One of those days happened Monday. My swing dance group was tapped to perform in a flashmob (we do this a lot) to advertise for an upcoming jazz club night. It was only supposed to be a few minutes, to get some photographs for our society and for the club night. My friends and I grinned and danced, wearing t shirts and cardigans despite the cold. We had the soft sounds of an iPod to dance to, only enough to catch the rhythm and make up the rest from there.

My friend and I started dancing, rock-step-triple-stepping, lindy-turn, rock-step-triple-step-step-step-triple-step. We laughed at the ridiculousness of dancing to the music we could hear (sort of), but the rest of the world could not.
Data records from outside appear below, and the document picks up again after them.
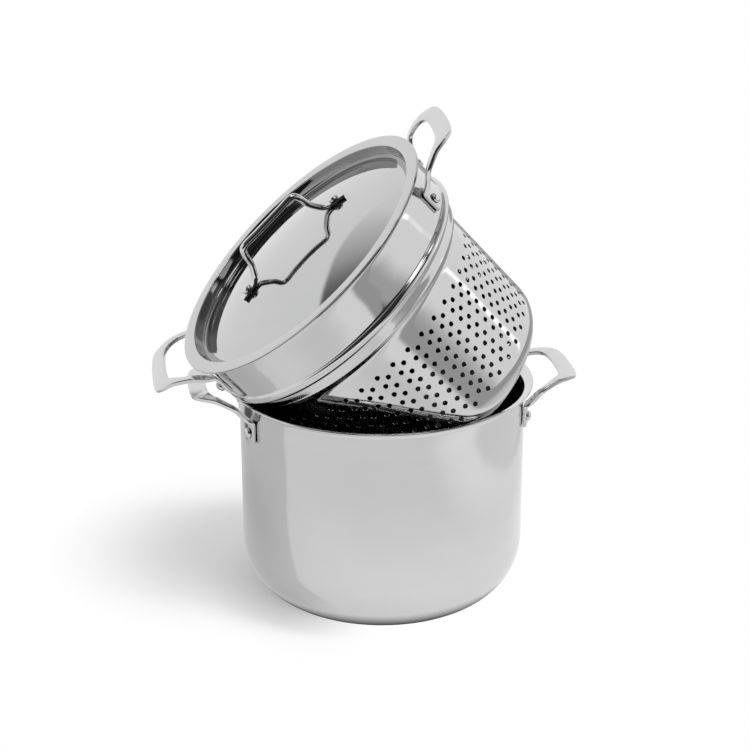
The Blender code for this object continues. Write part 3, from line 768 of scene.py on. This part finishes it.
# The outside above the holes: under the lip, down the collar, over the bead,
# down the band, in over the step and on to the basket's wall.
lip_reach, lip_height = INSERT_LIP
lip_centre = (INSERT_COLLAR + lip_reach, -lip_height)
bead_top = -COLLAR_HEIGHT
bead_low = bead_top - BEAD_HEIGHT
band_low = bead_low - BAND_HEIGHT
step_radius = BAND - BAND_TAPER
lip_under = arc(lip_centre, (lip_reach, lip_height - INSERT_WALL), 90, 180, 8)
outer_top = lip_under + [(INSERT_COLLAR, -0.012), (INSERT_COLLAR, -0.026),
                         (INSERT_COLLAR, bead_top + 0.0012),
                         (INSERT_COLLAR + 0.0001, bead_top + 0.0004),
                         (INSERT_COLLAR + 0.0005, bead_top - 0.0003)]
outer_top += arc((INSERT_COLLAR + BEAD_REACH - BEAD_ROUND[0], bead_top - 0.0042), BEAD_ROUND,
                 62, -52, 8)
outer_top += [(BAND + 0.0022, bead_low + 0.0010), (BAND + 0.0008, bead_low - 0.0001),
              (BAND + 0.0001, bead_low - 0.0012), (BAND, bead_low - 0.0022),
              (BAND - BAND_TAPER * 0.5, bead_low - BAND_HEIGHT * 0.55),
              (BAND - BAND_TAPER * 0.9, band_low + 0.0016)]
outer_top += arc((step_radius - STEP_ROUND, band_low + 0.0004), (STEP_ROUND, STEP_ROUND),
                 10, -60, 6)
outer_top += [(0.45 * step_radius + 0.55 * BASKET_RADIUS, band_low - 0.0026),
              (BASKET_RADIUS + 0.0008, shoulder + 0.0012),
              (BASKET_RADIUS + 0.0001, shoulder - 0.0006),
              (basket_radius(shoulder - 0.004), shoulder - 0.004),
              (basket_radius(zone_top), zone_top)]
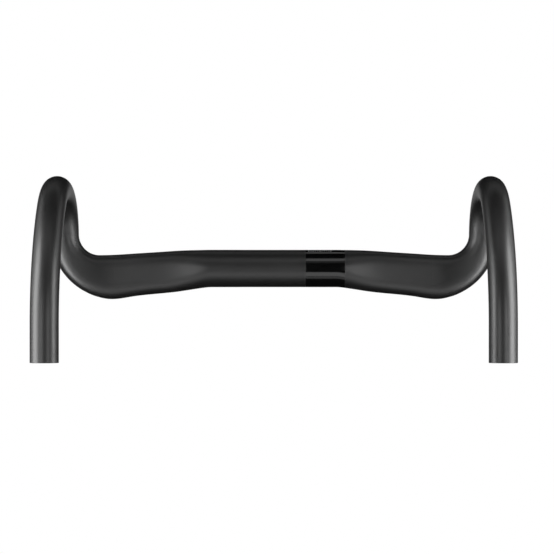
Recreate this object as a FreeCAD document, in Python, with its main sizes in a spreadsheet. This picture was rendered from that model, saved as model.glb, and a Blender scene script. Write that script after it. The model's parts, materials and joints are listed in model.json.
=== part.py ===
"""Road drop handlebar in moulded carbon fibre, made in three bonded pieces.

Frame, as fitted to a bicycle: +X to the rider's right, +Y forward, +Z up. The origin is the centre
of the stem clamp seat. Millimetres.

The tops are one hollow moulding that is round at the stem clamp and flattens into wide wings. At a
square seam each wing meets a hook moulding, which turns forward through a bend that grows round
again, then drops and turns back in a plane leaned out by the flare. An inner sleeve and a film of
adhesive join the pieces. The left hook, sleeve and film mirror the right ones.
"""

import FreeCAD
import Part
import Sketcher

import math
import os

from FreeCAD import Placement, Rotation, Vector

# ---------------------------------------------------------------- driving dimensions

SEAM_X = 135.5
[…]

We were ready to stop after a few minutes. Our silly group attracted a few bystanders.

The sound of a solo saxophone cut through the chilly night.

Our little group looked up, surprised. What was this sound? Were we to continue?

“Great!” said one. “Music!”

All we could do was continue dancing. We couldn’t resist live music, even if it were just one saxophonist.

I switched dance partners. As I spun, I noticed someone wheeling a double bass case. I thought nothing of it as I continued to dance, focusing on not twisting my ankle on the concrete. The thump-thump of the bass strings joined the saxophone.

An entire jazz band sprouted from the pavement. A trumpeter materialized, another saxophonist joined the throng. Finishing off this spontaneous band was a percussionist on cymbals.

Through it all, as we twirled around the main university square, more and more people stopped to watch, intrigued by the musicians and the dancers, two crazy groups out on a cold, early March night.

If it were to be filmed or presented in a novel, it would be considered a contrivance, a plot device, something to initiate the ‘meet cute’ between the hero and heroine, or the climax of the (undeniably cheesy happy) story. No one would believe something like that could really happen.